#### [The problem]
Return only the stretch of the material below that begins with the line containing "const tabSeat = tabMiddle.addScaledVector(tabNormal, CLOTH" and ends with the line containing "from functools import partial", exactly; both of those lines belong to it.

━━━ Task input ━━━

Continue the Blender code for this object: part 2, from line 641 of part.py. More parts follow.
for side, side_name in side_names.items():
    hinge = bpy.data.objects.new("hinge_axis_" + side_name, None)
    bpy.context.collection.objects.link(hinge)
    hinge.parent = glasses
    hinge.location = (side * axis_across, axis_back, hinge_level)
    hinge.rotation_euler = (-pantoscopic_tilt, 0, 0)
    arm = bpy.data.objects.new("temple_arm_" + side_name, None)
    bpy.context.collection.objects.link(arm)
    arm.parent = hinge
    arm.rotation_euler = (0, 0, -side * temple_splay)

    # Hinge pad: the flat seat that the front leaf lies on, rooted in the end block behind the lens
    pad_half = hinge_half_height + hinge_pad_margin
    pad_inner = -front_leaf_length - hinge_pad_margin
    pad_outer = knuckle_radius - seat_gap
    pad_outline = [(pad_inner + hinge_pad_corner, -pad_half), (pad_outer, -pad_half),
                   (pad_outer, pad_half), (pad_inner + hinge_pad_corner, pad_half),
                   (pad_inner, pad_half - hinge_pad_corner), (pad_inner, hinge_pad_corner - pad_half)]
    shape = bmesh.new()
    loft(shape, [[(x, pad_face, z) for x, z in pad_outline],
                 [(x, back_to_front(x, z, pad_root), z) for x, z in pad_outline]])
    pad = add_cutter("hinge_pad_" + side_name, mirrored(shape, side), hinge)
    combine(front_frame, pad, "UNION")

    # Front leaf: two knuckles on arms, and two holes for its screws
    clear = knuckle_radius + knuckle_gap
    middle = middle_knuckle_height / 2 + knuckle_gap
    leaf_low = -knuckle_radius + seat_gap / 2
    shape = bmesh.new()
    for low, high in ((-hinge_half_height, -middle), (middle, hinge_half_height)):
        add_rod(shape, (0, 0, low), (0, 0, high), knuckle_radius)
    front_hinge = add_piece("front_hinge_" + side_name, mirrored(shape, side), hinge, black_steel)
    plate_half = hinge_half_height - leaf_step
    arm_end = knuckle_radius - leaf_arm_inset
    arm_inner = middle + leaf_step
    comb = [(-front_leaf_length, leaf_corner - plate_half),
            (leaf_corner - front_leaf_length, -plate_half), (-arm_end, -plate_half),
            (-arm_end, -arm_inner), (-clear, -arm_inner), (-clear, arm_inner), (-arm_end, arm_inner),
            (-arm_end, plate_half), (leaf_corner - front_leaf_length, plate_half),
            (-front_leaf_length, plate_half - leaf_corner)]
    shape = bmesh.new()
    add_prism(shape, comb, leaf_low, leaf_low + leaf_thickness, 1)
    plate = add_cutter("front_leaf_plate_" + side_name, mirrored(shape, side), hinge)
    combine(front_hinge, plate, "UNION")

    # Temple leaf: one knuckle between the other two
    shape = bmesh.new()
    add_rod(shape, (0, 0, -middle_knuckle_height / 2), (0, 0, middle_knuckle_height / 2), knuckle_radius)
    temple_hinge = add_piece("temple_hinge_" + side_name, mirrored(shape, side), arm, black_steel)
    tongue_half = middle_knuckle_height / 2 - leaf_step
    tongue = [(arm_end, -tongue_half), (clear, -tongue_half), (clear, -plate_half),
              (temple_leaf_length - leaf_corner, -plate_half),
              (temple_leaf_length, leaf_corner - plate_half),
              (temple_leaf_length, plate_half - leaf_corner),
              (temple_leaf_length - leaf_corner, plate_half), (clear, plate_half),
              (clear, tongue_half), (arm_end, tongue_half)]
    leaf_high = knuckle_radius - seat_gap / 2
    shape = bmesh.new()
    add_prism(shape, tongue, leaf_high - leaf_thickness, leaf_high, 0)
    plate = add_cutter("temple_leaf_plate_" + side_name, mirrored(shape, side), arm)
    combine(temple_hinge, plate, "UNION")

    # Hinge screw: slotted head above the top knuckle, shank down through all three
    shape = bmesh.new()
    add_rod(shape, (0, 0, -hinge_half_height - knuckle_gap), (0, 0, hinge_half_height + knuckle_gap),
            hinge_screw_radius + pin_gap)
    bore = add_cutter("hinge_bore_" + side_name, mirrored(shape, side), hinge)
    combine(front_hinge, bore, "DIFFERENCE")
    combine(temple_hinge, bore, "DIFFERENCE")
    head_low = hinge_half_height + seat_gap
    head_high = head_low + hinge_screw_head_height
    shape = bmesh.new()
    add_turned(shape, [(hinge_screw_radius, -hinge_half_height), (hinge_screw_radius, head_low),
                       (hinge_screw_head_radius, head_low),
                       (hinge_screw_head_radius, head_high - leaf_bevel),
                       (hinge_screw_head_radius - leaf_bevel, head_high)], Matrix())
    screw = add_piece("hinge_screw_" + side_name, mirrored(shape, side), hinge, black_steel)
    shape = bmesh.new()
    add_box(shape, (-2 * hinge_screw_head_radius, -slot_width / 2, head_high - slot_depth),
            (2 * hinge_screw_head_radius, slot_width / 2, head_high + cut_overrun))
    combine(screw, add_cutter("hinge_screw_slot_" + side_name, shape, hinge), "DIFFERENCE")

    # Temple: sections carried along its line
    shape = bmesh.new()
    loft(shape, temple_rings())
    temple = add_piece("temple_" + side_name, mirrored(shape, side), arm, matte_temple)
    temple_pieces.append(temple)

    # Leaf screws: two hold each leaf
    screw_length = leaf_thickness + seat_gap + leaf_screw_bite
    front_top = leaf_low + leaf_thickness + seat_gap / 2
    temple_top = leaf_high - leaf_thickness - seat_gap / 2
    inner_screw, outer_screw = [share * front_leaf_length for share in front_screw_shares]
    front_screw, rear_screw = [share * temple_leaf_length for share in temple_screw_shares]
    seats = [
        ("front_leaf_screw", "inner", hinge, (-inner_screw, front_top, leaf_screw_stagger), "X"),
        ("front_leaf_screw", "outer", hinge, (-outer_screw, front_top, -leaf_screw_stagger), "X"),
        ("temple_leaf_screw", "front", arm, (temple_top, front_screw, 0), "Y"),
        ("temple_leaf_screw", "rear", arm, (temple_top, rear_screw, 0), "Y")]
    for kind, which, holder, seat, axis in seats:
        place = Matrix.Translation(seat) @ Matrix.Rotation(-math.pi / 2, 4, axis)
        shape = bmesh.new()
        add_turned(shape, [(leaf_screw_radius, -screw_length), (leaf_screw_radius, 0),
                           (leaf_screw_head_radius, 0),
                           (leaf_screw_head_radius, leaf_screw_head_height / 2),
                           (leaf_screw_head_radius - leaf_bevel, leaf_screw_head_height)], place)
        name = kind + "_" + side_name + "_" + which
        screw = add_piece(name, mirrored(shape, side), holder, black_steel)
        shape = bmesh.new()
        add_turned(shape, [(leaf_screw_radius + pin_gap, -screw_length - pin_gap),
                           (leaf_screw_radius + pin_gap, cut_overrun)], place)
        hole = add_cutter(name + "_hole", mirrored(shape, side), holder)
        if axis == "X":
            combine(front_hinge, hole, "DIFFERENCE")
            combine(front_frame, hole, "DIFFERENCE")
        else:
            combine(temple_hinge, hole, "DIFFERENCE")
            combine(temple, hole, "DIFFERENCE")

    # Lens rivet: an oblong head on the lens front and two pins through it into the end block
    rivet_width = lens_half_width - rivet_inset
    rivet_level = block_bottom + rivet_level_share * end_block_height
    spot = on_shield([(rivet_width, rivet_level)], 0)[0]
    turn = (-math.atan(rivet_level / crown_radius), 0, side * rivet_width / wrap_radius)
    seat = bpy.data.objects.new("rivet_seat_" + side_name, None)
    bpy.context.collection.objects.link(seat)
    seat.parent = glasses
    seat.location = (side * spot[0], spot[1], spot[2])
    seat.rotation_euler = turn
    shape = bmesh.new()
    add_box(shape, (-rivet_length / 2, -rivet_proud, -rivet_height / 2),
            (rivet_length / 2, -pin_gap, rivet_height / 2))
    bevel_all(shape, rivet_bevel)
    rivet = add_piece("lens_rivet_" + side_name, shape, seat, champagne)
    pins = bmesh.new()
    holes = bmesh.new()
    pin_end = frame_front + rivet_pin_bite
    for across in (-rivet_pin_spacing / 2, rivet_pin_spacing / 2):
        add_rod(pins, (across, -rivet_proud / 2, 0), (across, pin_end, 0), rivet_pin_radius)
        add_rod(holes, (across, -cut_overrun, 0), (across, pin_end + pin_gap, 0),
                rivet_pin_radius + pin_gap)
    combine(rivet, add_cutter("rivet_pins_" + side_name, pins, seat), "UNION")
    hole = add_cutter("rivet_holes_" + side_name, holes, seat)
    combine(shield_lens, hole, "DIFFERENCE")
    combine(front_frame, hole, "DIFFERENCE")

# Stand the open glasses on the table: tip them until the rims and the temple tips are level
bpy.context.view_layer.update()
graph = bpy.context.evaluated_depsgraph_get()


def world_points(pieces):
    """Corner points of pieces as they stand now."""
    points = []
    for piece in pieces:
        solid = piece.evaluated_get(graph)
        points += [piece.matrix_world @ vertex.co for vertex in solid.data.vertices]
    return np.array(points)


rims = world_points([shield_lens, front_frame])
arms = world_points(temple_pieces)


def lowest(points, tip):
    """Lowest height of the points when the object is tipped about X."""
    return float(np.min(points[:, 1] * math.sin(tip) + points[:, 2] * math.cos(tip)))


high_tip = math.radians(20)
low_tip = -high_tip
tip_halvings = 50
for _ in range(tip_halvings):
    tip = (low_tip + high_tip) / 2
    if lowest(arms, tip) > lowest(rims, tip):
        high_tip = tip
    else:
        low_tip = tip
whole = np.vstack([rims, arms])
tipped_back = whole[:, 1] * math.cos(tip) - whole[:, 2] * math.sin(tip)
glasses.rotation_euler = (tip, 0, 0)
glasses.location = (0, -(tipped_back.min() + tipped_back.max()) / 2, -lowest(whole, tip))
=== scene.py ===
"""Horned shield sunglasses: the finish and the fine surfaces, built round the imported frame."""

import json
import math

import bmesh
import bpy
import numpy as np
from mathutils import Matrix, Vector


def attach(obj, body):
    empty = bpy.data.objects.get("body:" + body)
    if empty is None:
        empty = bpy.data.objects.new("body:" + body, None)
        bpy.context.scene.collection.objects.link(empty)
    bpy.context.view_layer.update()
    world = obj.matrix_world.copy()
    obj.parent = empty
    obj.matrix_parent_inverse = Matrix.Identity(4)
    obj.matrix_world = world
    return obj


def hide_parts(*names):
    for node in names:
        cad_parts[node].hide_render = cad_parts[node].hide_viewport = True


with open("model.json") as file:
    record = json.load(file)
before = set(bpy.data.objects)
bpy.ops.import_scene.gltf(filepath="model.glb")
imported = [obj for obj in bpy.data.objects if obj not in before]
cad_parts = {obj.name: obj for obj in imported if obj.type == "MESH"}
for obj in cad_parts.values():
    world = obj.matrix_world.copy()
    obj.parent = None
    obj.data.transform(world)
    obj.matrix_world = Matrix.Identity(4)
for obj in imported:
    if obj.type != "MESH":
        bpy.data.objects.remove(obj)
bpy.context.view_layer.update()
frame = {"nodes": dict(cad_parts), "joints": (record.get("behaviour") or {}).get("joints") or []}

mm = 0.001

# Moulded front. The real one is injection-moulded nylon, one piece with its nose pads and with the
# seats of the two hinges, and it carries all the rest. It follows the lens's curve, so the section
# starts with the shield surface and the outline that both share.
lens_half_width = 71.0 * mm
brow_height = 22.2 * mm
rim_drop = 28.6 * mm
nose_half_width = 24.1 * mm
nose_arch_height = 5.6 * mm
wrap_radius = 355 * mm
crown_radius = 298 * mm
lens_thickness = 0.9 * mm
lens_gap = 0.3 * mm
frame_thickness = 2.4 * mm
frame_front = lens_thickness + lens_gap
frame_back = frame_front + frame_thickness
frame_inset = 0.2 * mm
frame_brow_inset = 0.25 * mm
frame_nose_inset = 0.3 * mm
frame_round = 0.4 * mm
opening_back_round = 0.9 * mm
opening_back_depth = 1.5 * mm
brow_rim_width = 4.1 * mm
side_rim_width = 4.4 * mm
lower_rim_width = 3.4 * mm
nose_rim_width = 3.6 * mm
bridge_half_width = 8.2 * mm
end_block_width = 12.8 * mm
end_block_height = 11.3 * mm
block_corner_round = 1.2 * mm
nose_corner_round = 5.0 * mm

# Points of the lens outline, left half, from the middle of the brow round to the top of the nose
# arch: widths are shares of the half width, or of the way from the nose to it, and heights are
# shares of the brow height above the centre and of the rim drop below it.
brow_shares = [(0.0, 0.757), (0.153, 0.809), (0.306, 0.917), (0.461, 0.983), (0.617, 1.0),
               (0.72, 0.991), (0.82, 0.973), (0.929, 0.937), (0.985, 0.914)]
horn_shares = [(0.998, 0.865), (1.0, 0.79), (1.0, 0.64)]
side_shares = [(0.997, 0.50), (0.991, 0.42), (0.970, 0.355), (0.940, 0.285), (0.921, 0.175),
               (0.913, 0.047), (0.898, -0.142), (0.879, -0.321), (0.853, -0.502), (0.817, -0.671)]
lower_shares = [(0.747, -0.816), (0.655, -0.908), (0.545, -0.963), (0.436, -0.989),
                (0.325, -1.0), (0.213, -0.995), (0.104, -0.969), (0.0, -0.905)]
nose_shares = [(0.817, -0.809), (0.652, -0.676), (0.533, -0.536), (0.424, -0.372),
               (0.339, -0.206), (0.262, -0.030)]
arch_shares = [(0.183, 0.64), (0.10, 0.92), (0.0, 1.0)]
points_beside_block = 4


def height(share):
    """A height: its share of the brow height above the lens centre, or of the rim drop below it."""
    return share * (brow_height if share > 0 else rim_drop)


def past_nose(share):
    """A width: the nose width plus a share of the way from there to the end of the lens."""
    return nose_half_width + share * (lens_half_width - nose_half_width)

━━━
━━━ Task input ━━━

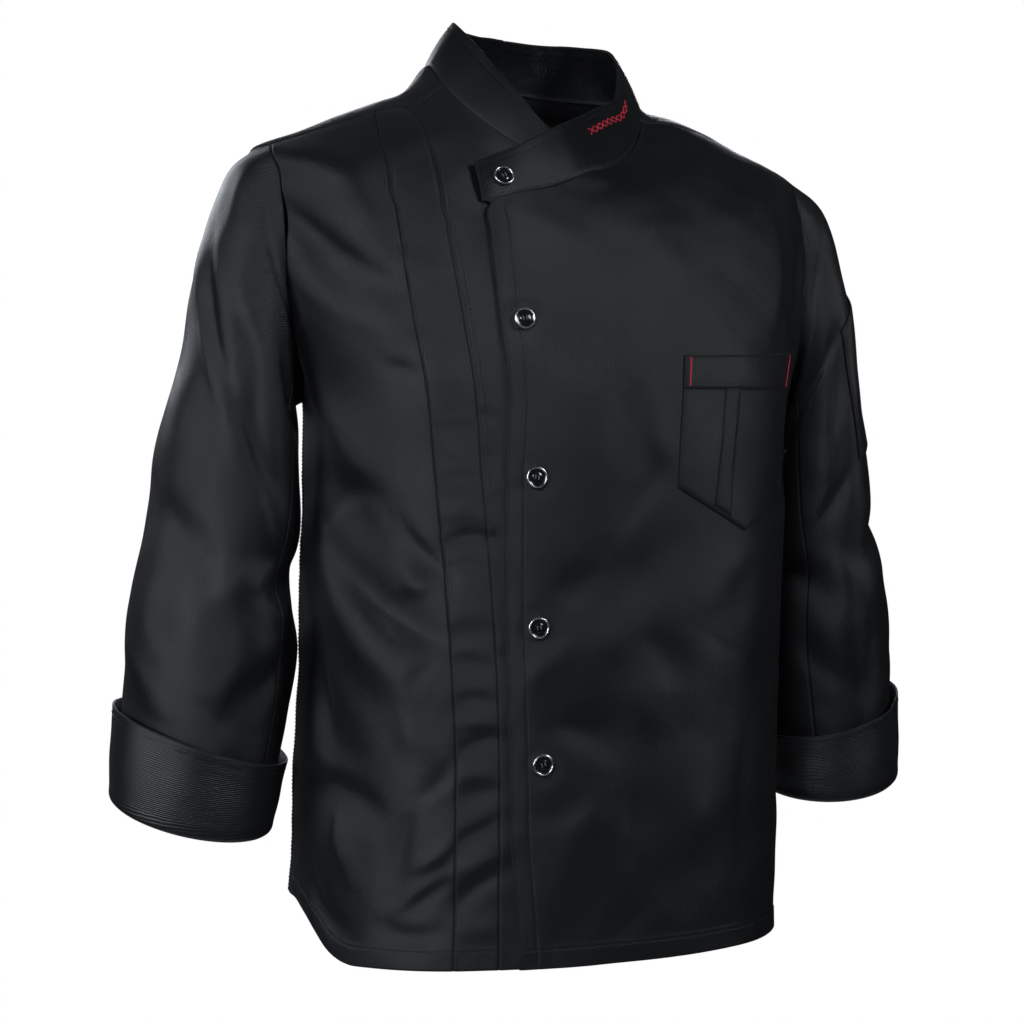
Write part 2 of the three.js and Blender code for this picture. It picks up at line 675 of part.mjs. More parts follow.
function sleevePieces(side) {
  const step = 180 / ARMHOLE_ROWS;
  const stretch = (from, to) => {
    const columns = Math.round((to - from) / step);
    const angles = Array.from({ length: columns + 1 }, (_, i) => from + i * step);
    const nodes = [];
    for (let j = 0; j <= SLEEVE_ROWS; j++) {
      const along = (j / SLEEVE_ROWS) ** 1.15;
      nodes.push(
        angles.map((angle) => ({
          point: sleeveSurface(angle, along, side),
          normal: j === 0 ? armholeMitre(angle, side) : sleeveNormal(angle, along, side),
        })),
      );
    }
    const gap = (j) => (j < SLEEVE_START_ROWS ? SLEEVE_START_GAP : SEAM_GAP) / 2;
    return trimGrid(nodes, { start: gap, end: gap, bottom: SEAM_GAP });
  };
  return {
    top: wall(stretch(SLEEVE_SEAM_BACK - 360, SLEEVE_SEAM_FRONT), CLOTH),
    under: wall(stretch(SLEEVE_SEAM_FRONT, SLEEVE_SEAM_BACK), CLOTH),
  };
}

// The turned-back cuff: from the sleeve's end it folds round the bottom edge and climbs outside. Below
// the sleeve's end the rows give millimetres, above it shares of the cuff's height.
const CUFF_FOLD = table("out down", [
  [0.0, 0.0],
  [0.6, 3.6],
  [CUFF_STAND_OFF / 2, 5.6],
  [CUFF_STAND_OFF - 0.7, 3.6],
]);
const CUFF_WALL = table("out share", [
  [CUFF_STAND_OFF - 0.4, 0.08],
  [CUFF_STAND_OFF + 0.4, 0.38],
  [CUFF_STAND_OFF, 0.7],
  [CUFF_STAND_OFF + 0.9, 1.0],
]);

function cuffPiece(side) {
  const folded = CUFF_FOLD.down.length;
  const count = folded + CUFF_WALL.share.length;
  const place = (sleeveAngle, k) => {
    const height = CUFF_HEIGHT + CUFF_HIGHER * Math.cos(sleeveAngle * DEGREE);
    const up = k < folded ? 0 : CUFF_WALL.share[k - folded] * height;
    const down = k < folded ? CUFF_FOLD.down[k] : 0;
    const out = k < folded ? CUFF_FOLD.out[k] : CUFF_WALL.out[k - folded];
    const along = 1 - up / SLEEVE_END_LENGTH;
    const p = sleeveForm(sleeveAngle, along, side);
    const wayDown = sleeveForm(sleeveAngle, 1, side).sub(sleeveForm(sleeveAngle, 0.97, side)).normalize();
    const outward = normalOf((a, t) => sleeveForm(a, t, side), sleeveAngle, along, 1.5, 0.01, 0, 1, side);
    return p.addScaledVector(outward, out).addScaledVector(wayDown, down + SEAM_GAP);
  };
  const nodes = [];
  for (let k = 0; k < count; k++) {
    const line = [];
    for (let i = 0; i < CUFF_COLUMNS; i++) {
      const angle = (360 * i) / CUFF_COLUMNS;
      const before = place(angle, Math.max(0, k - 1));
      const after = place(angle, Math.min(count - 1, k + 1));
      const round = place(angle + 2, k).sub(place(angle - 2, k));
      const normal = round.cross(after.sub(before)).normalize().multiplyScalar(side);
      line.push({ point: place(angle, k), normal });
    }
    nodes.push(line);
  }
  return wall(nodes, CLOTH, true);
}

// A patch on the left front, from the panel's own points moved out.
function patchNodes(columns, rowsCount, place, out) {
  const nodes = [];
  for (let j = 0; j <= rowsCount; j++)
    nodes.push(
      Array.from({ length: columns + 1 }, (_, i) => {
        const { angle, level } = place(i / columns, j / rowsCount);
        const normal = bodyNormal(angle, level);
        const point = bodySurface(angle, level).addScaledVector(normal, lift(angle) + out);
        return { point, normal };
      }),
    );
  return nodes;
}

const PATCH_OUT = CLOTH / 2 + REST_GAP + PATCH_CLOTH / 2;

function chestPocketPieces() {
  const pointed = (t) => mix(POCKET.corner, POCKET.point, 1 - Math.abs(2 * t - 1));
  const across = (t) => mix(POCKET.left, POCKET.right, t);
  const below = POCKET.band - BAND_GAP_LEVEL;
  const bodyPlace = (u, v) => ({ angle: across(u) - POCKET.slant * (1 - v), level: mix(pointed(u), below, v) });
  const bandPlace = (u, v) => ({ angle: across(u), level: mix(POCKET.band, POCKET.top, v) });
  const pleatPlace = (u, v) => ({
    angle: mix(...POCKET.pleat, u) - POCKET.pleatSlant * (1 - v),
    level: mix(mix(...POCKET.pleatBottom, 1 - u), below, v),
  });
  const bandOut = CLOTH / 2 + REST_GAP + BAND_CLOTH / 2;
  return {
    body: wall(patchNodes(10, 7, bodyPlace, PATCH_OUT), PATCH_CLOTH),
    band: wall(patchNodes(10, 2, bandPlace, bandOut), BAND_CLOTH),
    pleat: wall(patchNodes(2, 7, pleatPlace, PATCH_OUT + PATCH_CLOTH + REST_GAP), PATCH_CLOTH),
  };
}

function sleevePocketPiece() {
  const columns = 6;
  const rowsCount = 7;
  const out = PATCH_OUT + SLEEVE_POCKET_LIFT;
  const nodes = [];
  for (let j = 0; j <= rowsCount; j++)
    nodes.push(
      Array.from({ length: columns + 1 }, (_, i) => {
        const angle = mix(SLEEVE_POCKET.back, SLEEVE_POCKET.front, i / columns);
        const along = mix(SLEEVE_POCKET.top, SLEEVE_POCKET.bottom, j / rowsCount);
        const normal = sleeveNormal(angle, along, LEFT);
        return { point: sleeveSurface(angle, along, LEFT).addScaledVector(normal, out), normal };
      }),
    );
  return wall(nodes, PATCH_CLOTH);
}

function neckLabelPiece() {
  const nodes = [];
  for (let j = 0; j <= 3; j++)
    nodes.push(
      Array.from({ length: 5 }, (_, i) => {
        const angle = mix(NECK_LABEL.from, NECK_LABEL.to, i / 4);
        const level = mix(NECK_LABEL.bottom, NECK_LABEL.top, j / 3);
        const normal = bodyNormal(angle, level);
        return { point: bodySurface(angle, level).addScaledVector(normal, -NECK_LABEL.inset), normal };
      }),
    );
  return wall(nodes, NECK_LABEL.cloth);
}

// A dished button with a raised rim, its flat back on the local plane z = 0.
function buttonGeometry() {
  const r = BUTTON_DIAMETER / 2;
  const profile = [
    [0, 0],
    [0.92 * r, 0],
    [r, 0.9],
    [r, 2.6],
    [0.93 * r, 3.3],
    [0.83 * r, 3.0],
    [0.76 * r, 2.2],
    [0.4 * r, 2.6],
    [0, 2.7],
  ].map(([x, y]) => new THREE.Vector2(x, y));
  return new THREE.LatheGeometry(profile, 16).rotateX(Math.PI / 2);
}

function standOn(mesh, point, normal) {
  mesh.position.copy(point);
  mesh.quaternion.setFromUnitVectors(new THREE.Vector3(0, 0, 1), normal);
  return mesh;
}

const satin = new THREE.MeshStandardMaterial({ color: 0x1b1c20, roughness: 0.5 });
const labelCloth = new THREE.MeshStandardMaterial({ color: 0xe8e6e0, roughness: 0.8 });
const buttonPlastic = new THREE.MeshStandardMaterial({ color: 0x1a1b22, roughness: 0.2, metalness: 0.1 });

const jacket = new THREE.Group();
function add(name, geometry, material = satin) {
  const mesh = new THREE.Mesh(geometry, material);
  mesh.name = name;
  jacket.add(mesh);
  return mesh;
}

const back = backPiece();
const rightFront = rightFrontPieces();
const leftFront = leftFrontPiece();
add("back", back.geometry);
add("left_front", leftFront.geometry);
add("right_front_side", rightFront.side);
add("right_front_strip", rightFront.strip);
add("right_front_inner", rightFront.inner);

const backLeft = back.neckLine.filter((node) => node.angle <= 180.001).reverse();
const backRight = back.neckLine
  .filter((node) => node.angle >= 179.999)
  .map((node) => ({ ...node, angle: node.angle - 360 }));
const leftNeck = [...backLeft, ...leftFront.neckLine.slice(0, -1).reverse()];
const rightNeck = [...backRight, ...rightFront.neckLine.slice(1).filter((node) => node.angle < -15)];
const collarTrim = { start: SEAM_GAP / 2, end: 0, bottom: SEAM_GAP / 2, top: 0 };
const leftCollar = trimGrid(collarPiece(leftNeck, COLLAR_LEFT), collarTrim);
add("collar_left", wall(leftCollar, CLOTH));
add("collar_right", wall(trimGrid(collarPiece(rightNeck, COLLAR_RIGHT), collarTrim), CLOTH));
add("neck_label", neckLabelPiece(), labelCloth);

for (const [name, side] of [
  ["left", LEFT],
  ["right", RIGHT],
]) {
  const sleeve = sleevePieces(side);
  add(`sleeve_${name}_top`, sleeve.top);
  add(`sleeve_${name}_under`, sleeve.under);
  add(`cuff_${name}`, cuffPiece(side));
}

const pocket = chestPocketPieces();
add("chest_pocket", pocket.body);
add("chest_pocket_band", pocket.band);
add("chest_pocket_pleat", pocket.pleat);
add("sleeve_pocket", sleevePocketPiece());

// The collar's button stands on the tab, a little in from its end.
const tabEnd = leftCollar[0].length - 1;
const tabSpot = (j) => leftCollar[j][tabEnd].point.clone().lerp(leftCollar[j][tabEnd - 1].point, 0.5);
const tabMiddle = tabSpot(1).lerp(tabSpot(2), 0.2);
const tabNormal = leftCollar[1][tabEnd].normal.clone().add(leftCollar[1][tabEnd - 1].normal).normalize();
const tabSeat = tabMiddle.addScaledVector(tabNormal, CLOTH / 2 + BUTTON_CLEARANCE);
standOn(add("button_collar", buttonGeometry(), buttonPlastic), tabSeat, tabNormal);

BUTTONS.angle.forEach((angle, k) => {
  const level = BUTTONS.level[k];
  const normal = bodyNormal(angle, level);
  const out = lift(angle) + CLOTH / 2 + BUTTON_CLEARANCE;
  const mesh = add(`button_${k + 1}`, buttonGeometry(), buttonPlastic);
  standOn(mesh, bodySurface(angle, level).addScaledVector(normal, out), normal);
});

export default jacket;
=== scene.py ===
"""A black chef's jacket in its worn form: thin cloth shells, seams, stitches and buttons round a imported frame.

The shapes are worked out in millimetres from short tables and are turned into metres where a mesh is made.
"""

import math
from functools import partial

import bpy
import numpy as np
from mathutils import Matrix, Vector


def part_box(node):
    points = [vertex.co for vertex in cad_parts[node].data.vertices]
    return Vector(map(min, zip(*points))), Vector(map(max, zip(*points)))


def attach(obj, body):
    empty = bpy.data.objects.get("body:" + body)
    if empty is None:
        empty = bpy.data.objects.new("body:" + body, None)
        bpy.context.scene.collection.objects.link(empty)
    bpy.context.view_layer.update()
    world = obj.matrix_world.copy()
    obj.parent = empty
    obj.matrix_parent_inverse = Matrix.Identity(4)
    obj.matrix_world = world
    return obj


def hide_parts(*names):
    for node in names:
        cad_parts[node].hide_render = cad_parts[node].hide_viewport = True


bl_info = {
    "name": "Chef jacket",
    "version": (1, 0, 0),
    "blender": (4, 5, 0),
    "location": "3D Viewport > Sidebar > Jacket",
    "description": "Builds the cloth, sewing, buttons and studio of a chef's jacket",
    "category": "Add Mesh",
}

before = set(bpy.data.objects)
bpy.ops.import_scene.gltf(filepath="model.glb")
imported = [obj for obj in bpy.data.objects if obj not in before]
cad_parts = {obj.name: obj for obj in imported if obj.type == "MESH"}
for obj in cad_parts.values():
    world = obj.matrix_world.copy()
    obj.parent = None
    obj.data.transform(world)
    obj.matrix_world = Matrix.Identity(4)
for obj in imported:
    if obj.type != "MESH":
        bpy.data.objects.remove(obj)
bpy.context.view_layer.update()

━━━

#### [Task result]
const tabSeat = tabMiddle.addScaledVector(tabNormal, CLOTH / 2 + BUTTON_CLEARANCE);
standOn(add("button_collar", buttonGeometry(), buttonPlastic), tabSeat, tabNormal);

BUTTONS.angle.forEach((angle, k) => {
  const level = BUTTONS.level[k];
  const normal = bodyNormal(angle, level);
  const out = lift(angle) + CLOTH / 2 + BUTTON_CLEARANCE;
  const mesh = add(`button_${k + 1}`, buttonGeometry(), buttonPlastic);
  standOn(mesh, bodySurface(angle, level).addScaledVector(normal, out), normal);
});

export default jacket;
=== scene.py ===
"""A black chef's jacket in its worn form: thin cloth shells, seams, stitches and buttons round a imported frame.

The shapes are worked out in millimetres from short tables and are turned into metres where a mesh is made.
"""

import math
from functools import partial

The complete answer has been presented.